# "Accidental" tracing?



## Quakehoof (Feb 13, 2010)

I know the title sounds retarded, but just bear with me for a second here...

Has anyone ever posted something... only to later find out that someone had posted something similar several days before that you didn't even know was there (and now it looks like one of you is tracing?) This might be one of my paranoid fears, but now I'm curious... has it ever happened?


----------



## quayza (Feb 13, 2010)

Nope.


----------



## Lobar (Feb 13, 2010)

You might accidentally steal a pose, there's only so many physically possible poses after all, but there should still be enough differences that it won't look like a trace.  They may still get butthurt and rage about "RRRRAAGGGGHHH YOU STOLL MY POSE THAT POSE IS (C) ME" but most furries won't actually care.


----------



## Satoshi (Feb 13, 2010)

Uggh D: That copyrighted pose stuff is so stupid </3 
I hate when people freak out because you drew a character...zomg sitting JUST LIKE MIIINEe1!11

>:\


----------



## Taralack (Feb 14, 2010)

I've run into someone else (I believe it was in an LJ art community) who by coincidence had a character with the same design as mine. It was different in a few small places that I could tell they didn't directly copy my character, so it was kind of an interesting experience.
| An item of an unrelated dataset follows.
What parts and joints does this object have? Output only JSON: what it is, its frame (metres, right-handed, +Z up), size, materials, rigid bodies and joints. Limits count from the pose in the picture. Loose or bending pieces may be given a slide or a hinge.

We just shrugged, laughed about the coincidence, and forgot about it.

Knowing how much furries love drama though, I suppose you just gotta hope the other party doesn't take it too seriously.


----------



## Beastcub (Feb 14, 2010)

i had a recent retarded "you stole my idea" instance

this is mine http://lilleahwest.deviantart.com/art/possible-mythical-quadsuit-153540456
this is what the guy thought i copied of his http://mashpotato91.deviantart.com/art/SPACE-HORSE-149509491
W...T.....F!


----------



## Stratelier (Feb 14, 2010)

"Tracing" has a very specific technical meaning and should not be applied to the larger field of coincidental similarities in general.
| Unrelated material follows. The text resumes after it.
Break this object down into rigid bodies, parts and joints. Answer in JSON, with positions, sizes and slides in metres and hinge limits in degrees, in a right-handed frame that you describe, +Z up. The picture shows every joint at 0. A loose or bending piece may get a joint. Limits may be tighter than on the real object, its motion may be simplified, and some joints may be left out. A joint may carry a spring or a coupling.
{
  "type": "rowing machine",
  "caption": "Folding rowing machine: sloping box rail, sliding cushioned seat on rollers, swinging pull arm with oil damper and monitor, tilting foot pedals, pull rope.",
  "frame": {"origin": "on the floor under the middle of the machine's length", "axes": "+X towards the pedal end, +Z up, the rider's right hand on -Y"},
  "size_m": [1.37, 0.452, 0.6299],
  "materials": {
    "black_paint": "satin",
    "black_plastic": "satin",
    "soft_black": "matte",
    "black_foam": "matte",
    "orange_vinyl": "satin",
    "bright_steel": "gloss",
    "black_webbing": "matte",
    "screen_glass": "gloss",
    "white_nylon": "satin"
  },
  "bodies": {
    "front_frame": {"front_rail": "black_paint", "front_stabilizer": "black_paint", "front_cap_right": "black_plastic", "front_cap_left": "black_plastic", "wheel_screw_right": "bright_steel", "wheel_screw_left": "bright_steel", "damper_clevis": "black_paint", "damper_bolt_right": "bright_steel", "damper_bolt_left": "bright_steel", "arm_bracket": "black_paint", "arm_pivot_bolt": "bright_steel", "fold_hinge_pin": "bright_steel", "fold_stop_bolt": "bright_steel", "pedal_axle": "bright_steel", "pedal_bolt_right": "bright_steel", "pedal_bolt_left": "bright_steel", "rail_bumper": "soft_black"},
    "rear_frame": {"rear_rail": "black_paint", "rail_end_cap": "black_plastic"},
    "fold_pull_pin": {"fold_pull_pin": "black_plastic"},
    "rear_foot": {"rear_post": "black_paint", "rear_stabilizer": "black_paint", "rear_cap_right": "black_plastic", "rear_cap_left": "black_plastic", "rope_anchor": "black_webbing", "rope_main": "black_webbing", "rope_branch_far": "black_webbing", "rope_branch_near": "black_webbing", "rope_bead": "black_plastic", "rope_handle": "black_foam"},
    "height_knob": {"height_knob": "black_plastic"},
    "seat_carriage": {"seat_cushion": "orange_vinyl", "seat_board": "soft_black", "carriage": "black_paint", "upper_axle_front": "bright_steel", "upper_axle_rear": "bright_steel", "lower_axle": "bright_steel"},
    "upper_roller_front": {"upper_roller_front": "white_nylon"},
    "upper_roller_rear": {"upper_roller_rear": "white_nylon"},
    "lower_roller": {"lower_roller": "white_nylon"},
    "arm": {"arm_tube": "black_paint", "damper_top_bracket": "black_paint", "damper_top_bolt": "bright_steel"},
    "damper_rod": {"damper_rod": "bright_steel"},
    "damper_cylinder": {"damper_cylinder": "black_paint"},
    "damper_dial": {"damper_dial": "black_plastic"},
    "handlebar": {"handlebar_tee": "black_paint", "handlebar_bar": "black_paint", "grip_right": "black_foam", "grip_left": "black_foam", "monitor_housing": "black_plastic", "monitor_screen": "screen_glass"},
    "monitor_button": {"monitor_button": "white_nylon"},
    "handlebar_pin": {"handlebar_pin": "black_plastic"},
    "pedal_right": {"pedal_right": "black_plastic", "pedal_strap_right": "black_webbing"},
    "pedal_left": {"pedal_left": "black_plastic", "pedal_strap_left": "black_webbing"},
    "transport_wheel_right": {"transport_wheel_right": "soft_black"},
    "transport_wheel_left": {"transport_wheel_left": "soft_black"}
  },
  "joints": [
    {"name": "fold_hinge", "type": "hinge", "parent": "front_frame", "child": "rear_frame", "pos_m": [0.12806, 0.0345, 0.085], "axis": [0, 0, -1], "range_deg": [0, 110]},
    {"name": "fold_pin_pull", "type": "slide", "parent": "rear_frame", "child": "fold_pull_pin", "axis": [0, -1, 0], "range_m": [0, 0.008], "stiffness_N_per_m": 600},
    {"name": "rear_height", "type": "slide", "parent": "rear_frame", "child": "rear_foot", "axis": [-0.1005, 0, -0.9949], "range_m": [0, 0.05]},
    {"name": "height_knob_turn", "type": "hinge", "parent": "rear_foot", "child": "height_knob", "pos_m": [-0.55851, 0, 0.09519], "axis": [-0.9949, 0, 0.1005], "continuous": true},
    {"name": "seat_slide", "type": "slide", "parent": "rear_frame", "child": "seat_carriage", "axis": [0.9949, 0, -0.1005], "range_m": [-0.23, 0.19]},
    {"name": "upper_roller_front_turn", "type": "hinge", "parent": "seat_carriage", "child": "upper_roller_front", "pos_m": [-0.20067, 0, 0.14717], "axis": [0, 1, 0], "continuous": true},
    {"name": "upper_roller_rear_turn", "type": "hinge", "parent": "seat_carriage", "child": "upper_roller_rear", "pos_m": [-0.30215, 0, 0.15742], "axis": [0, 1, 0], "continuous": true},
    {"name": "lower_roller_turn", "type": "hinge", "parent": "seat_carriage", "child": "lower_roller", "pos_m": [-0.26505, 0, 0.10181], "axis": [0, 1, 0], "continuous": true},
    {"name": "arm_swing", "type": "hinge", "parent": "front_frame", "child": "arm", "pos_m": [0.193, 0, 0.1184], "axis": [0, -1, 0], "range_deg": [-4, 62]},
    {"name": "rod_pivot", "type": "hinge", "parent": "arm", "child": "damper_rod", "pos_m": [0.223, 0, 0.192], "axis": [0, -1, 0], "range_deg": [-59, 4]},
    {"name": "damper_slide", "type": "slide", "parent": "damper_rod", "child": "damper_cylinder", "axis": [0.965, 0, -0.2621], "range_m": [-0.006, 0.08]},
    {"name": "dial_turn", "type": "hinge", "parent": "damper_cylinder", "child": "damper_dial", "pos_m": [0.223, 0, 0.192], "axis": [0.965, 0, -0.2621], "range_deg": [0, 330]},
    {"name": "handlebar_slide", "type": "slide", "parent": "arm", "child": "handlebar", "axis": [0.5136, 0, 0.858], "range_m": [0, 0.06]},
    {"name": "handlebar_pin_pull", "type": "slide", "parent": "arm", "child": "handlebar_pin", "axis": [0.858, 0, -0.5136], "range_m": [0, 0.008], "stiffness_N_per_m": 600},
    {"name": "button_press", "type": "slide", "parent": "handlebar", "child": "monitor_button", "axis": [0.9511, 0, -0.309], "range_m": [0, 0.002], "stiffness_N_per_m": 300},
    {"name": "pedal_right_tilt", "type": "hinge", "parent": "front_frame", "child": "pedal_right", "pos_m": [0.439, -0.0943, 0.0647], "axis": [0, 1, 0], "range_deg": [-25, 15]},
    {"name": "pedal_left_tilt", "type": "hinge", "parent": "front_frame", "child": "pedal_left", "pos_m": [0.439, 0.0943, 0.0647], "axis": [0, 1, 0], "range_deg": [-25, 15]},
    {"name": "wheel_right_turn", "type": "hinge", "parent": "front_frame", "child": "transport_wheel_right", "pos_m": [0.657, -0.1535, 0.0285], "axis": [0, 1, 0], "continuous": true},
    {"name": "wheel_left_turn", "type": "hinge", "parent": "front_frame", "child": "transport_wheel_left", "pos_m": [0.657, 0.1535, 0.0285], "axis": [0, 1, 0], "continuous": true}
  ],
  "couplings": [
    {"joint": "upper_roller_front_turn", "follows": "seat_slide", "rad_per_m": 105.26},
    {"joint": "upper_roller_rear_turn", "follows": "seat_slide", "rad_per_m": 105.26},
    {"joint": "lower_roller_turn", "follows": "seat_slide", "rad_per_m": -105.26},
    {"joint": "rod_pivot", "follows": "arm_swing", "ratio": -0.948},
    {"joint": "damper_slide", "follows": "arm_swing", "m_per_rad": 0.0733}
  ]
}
But yeah, it can happen in that two artists may create characters with very similar designs, or depict a given character in very similar poses.  These sorts of coincidental similarities are to be expected, but as long as it wasn't _knowingly_ copied from another source, there is no harm done.


----------



## mapdark (Feb 14, 2010)

Lobar said:


> You might accidentally steal a pose, there's only so many physically possible poses after all, but there should still be enough differences that it won't look like a trace.  They may still get butthurt and rage about "RRRRAAGGGGHHH YOU STOLL MY POSE THAT POSE IS (C) ME" but most furries won't actually care.
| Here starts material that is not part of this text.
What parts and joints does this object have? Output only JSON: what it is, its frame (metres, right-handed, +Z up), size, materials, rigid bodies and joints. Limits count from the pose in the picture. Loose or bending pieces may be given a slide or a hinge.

You can't "STEAL" a pose !

There are only so many poses a body can do . So people who complain about it are a bit silly..


----------



## mystery_penguin (Feb 14, 2010)

I'm such a bad artist that even if I tried to trace something it would turn out like crap.


----------



## krisCrash (Feb 15, 2010)

Sorta...

I once made a sketch, showed it to only one friend
Later another artist drew something similar, my friend saw it and claimed she had traced me, but she'd never seen my sketch since it wasn't one I had handed around a lot

Ohwell, but shit happens. I did not really mind, but my friend is very sensitive to it, and I understand him, since there are a lot of "malicious" tracers around that should just .. stop being leeches :/


----------



## Grouchinator (Feb 17, 2010)

That's happened to me twice. I was like, "guize, I use actual references". Both times they were skeptical. No offense, but if I were to copy an artist, I would copy one better than I am..


----------



## Aden (Feb 17, 2010)

I've had that happen with my music writing once


----------



## Voodoowolf (Feb 17, 2010)

Beastcub said:


> i had a recent retarded "you stole my idea" instance
> 
> this is mine http://lilleahwest.deviantart.com/art/possible-mythical-quadsuit-153540456
> this is what the guy thought i copied of his http://mashpotato91.deviantart.com/art/SPACE-HORSE-149509491
> W...T.....F!




uuuuuummmmmm yeah wtf 

but i have not had this happen... yet im sure it will some day

tho something similar but funny happened a girl i watch commented on a pic of me and was like omg we have the same hair same lip ring and are both named jenn o.o we are twins!!
so yeah RL copying haha jk 
but now we are doing a twin badge trade lmao


----------